Auch Dr. Anke Giesen aus dem Vorstand von Memorial Deutschland e. V. hat ein Unterstützungsschreiben verfasst. Darin versichert sie, dass Memorial im Fall eines Diebstahls oder einer Beschädigung die Tafeln kostenlos ersetzen wird. Kleinere Beschädigungen an der Hauswand, an der die Tafeln angebracht sind, werden bei der Anbringung der neuen Tafel auf Kosten von Memorial beseitigt. Darüber hinaus war Memorial Deutschland als eingetragener Verein bereit, Beschädigungen bis zu einem Wert von 300 Euro zu kompensieren und bei Bedarf auch einen Gutachter zu beauftragen.

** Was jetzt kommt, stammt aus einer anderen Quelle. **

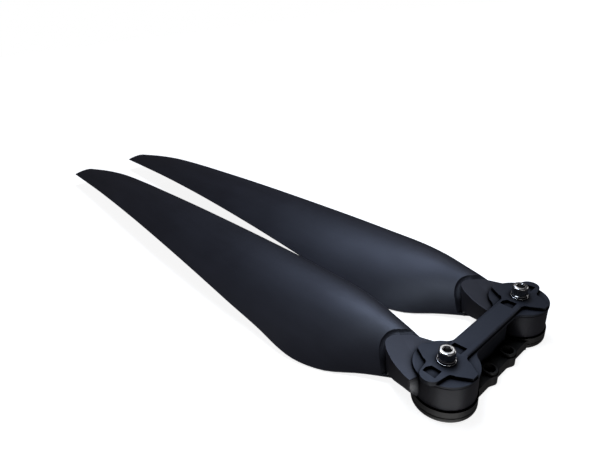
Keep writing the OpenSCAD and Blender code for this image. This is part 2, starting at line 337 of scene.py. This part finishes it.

Alexander R. hat jedoch beide Unterstützungsbriefe abgelehnt und die Anbringung der Gedenktafeln abgesagt. Er begründete seine Entscheidung damit, dass die Aktion zwar gut sei, ihm das Risiko in der aktuellen Zeit aber zu groß wäre und eine Klärung im Schadenfall wohl auf seinen eigenen Schultern bliebe. Dennoch besteht die Hoffnung, dass im Rahmen der „Letzten Adresse” eines Tages eine Gedenktafel für Wolfgang Schubert, den Sohn von Gerhard und Anna Schubert, der in Berlin-Neukölln lebte, angebracht wird. So würde das Andenken an die Familie Schubert und weitere Gruppenmitglieder gewahrt bleiben.